As in The Rules of the Game, the masterpiece that Renoir made the following year, everybody has their reasons; even the murderously jealous husband, Roubaud, is a figure more pathetic than evil. To watch him go, in a single scene, from innocent delight to sudden suspicion, from anguished shame to uncontrollable rage, is to perceive him as pure victim. The extraordinary performances of Ledoux, Gabin, and Simon—a femme fatale as fragile as she is irresistible—make entirely believable a setup that might otherwise seem schematic. We can even (almost) accept the idea—a remnant of Zola’s pseudo-scientific notions about the corruption of French society by inherited vice—that the openhearted Lantier is afflicted with hereditary homicidal tendencies because of his alcoholic ancestors. (The acting of the entire cast is remarkably understated, except, oddly enough, for the director’s own, somewhat theatrical turn, as the wrongly accused ex-convict Cabuche.)

Released as Europe careened toward disaster, and as France was caught between the foundering of popular front coalition politics, on the left, and the surging of fascist sympathies, on the right, La bête humaine strikes a tone somewhere between the fatality that hangs over its central characters and the make-the-best-of-it spirit embodied in Julien Carette’s marvelous performance as Lantier’s stoker, Pecqueux. Carette, a veteran of the French music hall, becomes for Renoir a living embodiment of the most durable and unmawkish national qualities: he is humorous, devoid of pomposity, and determined to survive. The bond of affection between the two workers, rooted in a common sense of on-the-job responsibility, is the bass figure laying out a steady counterpoint to the wrenching emotional disasters of the doomed triangle of husband, wife, and lover. An underlying optimism, sustained against all odds, surfaces as well in Lantier’s lyrical speech to Séverine about the small pleasures of an engineer’s life, an interpolation of Renoir’s that is far more serene in mood than anything in Zola’s novel.Also wholly original is the crucial dance hall scene, with its comic details and entrancing stream of music, culminating in a vaudeville turn just as the plot itself is culminating in murder. Rather than suggesting bitter irony, the contrast between commonplace amusement and private agony restores a sense of balance to a world knocked out of kilter by deranged desire. Even in La bête humaine, perhaps the darkest of his films, Renoir could not resist admitting a consoling burst of theatricality—even if it’s just a silly singer performing a silly song—into the heart of an annihilating melodrama.
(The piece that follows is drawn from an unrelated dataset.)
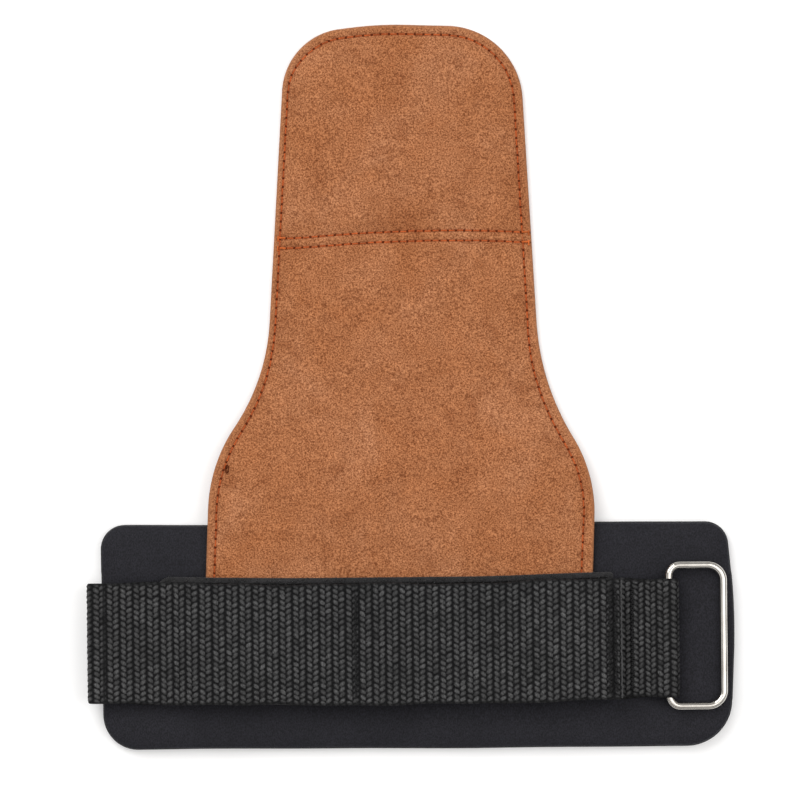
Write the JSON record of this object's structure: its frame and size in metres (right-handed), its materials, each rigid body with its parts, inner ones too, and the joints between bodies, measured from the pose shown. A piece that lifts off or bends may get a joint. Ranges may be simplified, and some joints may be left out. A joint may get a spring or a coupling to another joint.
{
  "type": "lifting hand grip",
  "caption": "Padded suede palm flap sewn to a foam wrist band, with a webbing strap, hook-and-loop tapes and a wire ring for fastening it round the wrist",
  "frame": {"origin": "the middle of the wrist band's flat back face, which lies on the wrist", "axes": "X along the wrist band towards the ring, Y from the band towards the flap's tip, Z out of the seen suede face"},
  "size_m": [0.2034, 0.2275, 0.0143],
  "materials": {
    "band_fabric": "matt black-blue knitted nylon, bonded to the foam",
    "band_foam": "closed-cell rubber foam",
    "suede": "napped rust-brown suede",
    "pad_foam": "thin soft foam, hidden between the plies",
    "thread": "bonded rust-orange thread",
    "webbing": "black woven polypropylene webbing with paired ribs",
    "loop_tape": "black napped loop tape",
    "hook_tape": "black hook tape",
    "black_thread": "black sewing thread",
    "ring": "bright nickel plate"
  },
  "bodies": {
    "band": {"wrist_lining": "band_fabric", "wrist_foam": "band_foam", "wrist_cover": "band_fabric", "flap_root_back": "suede", "flap_root_face": "suede", "strap_base": "webbing", "loop_tape": "loop_tape", "loop_tape_stitching": "black_thread", "ring_loop_bartack": "black_thread"},
    "palm": {"palm_back": "suede", "palm_foam": "pad_foam", "palm_face": "suede", "palm_stitching": "thread", "palm_seam_stitching": "thread"},
    "tip": {"tip_back": "suede", "tip_foam": "pad_foam", "tip_face": "suede", "tip_stitching": "thread", "tip_seam_stitching": "thread"},
    "tail": {"strap_tail": "webbing", "hook_tape": "hook_tape", "hook_tape_stitching": "black_thread"},
    "ring": {"ring": "ring"}
  },
  "joints": [
    {"name": "palm_fold", "type": "hinge", "parent": "band", "child": "palm", "pos_m": [0, 0.0213, 0.0077], "axis": [1, 0, 0], "range_deg": [0, 95]},
    {"name": "tip_fold", "type": "hinge", "parent": "palm", "child": "tip", "pos_m": [0, 0.1252, 0.0036], "axis": [1, 0, 0], "range_deg": [0, 120]},
    {"name": "tail_opening", "type": "hinge", "parent": "band", "child": "tail", "pos_m": [-0.10418, -0.00219, 0.00775], "axis": [0.0099, -1, 0], "range_deg": [0, 180]},
    {"name": "ring_swivel", "type": "hinge", "parent": "band", "child": "ring", "pos_m": [0.0791, -0.00036, 0.0083], "axis": [0.0099, -1, 0], "range_deg": [0, 145]}
  ]
}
What is finally most haunting in this movie are the faces: the sorrowful frowns of Ledoux, as he walks somnambulistically through the wreckage of his life; the flickering expressions of Simon, tender and manipulative and shattered by turns; the almost unreadable private sorrow buried somewhere deep in the face of Gabin. (Renoir remarked in his autobiography, My Life in Films, that “Gabin could express the most violent emotion with a mere quiver of his impassive face.”) The development of the drama could be summed up in a series of ten or fifteen pivotal close-ups. But the genius of Jean Renoir is to situate the isolated torments of his central characters in a fully alive world of places and things. If we did not so fully accept the reality of the rail yards and boarding­houses and dance halls, the constant coming and going on platforms and in hallways, the hum and random bustle persisting even in the midst of catastrophe, we could hardly be so moved by the unsought and undeserved destruction visited on the movie’s three hapless protagonists.